Is O(N!N) an acceptable big oh complexity class or do I remove the constant and just say O(N!)?

Answer 1

See What is O(log(n!)) and O(n!) and Stirling Approximation, which discusses the relationship between O(n!) and O(n^n). This should help you to determine the appropriate big-O when you multiply those by n.

The additional n in your problem is not a constant, and is not dominated by the n!, so it does not disappear from the function when you convert from the actual value of the function to the Big-O (or Big-Theta) asymptotic complexity class of the function.

For Big-O, it's probably sufficient to say O(n^(n+1)), but that's not sufficient for Big-Theta.

Here's a related problem involving Big-O and factorials: https://math.stackexchange.com/questions/323290/stirlings-approximation

Answer 2

Lets do some algebra ....

  N!      =  N x (N - 1) x (N - 2) x ... 1    // by definition

  N! x N  =  N x (N x (N - 1) x (N - 2) x ... 1)

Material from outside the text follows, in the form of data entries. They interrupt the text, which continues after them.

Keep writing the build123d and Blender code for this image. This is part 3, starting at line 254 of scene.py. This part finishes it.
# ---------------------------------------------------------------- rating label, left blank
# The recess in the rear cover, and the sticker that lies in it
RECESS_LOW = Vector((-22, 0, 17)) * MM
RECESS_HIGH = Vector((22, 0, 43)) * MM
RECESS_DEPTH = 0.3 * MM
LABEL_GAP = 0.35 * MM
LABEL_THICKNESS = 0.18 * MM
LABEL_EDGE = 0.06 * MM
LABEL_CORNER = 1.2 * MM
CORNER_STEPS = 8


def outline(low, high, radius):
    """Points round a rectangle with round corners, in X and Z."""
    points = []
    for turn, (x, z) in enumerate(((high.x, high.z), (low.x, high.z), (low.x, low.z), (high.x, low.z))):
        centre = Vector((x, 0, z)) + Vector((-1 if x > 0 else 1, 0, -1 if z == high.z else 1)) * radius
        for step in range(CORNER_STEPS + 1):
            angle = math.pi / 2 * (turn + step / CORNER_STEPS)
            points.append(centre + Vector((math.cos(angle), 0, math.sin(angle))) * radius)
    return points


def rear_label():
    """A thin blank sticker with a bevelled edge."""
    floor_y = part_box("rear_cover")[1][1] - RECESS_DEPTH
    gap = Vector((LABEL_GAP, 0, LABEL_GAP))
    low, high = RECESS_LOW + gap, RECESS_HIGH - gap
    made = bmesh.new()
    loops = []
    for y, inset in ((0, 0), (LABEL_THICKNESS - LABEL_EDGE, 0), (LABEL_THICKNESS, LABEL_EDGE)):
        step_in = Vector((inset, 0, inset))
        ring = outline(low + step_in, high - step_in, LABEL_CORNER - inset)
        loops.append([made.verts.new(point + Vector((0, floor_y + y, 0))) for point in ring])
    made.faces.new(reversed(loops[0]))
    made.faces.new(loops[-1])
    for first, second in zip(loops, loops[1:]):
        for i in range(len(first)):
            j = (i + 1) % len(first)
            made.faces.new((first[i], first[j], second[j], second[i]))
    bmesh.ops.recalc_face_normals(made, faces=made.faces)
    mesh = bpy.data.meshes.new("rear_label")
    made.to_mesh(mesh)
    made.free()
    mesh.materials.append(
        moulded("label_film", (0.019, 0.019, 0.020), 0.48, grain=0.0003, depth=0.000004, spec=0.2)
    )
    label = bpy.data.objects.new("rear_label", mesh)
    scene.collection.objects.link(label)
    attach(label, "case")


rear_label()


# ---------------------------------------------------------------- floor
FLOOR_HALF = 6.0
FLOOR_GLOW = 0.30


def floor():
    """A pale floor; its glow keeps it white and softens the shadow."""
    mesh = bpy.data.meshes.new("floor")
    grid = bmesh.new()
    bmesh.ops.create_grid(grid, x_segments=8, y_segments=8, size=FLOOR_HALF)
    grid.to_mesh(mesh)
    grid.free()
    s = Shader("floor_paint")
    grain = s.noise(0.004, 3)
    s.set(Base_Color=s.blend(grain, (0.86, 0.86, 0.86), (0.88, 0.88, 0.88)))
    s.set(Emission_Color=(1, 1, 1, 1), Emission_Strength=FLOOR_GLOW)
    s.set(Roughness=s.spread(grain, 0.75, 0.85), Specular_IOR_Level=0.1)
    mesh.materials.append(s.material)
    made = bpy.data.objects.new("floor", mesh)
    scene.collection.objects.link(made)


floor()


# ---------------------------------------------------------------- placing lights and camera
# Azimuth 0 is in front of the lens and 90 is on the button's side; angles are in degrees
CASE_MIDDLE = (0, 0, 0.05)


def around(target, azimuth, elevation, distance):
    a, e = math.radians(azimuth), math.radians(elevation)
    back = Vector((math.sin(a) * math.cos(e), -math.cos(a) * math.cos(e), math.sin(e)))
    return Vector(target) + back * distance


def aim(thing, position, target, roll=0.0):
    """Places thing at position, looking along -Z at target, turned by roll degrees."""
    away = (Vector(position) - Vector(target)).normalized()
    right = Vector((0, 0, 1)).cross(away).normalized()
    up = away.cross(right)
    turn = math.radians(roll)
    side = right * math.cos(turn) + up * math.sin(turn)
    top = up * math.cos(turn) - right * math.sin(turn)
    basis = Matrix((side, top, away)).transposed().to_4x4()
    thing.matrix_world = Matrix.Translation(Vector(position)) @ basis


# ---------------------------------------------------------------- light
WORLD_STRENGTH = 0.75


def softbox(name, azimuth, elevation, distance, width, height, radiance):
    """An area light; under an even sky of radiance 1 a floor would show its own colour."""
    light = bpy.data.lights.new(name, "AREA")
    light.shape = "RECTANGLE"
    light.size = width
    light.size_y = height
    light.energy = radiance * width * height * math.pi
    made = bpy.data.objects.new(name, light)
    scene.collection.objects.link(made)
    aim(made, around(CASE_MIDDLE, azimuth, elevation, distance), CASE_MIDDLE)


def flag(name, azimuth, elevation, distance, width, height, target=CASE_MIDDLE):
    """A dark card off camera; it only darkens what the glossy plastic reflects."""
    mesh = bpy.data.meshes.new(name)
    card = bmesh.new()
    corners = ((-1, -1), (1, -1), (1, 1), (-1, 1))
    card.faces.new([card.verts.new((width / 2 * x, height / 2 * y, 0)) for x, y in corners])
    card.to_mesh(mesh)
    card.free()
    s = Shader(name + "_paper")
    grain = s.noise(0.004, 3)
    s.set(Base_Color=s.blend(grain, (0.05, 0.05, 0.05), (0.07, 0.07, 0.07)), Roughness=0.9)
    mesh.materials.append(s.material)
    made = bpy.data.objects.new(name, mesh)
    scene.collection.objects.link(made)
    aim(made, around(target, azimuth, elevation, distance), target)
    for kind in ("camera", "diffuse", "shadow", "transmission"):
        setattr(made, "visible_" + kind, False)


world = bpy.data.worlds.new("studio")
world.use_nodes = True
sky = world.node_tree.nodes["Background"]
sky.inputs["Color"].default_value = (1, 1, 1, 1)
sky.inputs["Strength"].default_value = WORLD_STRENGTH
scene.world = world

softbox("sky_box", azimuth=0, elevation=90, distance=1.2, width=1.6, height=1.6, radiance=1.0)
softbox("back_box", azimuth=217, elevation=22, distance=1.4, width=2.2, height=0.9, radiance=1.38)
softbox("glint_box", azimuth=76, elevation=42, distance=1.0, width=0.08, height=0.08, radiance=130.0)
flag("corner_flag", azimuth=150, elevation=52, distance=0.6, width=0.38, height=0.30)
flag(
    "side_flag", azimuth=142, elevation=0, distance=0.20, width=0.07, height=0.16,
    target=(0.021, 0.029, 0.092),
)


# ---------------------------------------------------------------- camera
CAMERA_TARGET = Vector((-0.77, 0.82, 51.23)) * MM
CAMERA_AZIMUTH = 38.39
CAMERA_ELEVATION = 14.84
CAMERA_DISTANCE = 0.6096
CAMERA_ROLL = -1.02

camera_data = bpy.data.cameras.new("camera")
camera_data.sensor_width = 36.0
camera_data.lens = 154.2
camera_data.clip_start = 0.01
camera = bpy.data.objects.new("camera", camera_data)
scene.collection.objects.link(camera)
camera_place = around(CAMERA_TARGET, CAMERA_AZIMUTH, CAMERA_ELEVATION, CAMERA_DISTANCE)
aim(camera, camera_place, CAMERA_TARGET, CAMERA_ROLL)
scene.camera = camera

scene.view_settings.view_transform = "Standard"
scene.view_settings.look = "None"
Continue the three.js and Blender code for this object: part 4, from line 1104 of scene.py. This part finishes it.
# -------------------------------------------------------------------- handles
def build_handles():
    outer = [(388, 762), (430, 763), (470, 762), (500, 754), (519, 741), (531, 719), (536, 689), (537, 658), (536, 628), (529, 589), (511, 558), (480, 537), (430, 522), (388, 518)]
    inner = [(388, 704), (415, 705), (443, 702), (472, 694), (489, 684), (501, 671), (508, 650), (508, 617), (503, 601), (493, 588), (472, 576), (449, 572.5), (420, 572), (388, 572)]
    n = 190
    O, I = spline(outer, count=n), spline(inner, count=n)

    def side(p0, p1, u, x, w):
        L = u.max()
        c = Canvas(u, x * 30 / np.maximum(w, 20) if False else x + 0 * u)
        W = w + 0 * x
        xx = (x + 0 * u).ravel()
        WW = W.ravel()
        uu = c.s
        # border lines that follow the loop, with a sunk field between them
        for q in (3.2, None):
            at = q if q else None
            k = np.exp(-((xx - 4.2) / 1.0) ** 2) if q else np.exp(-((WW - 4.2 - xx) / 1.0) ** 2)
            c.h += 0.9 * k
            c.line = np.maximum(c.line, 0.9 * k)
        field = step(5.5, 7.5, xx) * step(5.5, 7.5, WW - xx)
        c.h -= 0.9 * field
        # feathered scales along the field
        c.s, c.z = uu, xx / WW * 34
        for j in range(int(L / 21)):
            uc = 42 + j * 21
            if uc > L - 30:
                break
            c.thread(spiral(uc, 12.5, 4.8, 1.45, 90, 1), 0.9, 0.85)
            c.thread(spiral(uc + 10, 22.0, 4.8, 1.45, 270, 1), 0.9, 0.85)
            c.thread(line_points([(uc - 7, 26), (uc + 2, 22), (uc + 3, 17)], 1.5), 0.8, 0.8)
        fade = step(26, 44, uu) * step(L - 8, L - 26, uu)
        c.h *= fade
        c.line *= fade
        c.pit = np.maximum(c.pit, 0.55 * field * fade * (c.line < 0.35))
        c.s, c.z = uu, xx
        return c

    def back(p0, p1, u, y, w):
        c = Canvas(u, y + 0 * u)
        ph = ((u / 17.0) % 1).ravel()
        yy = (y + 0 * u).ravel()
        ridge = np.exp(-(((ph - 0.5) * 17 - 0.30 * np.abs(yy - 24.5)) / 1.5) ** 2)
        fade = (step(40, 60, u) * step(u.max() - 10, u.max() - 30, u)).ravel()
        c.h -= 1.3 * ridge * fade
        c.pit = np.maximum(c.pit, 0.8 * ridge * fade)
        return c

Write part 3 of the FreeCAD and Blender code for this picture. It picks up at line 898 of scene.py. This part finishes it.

          =  (N + 1 - 1) x (N x (N - 1) x (N - 2) x ... 1)

          =  ((N + 1) x N x (N - 1) x (N - 2) x ... 1) 
              - (N x (N - 1) x (N - 2) x ... 1)

          =  (N + 1)! - N!

Now, it is "intuitively obvious"¹ that O((N + 1)! - N!) is the same as O((N+1)!) ... and this can be proved from first principles.

Also, it is "intuitively obvious" that O(N!N) is N times as expensive as O(N!) which puts it into a different complexity class. (Just like O(N) and O(N^2) are different complexity classes!)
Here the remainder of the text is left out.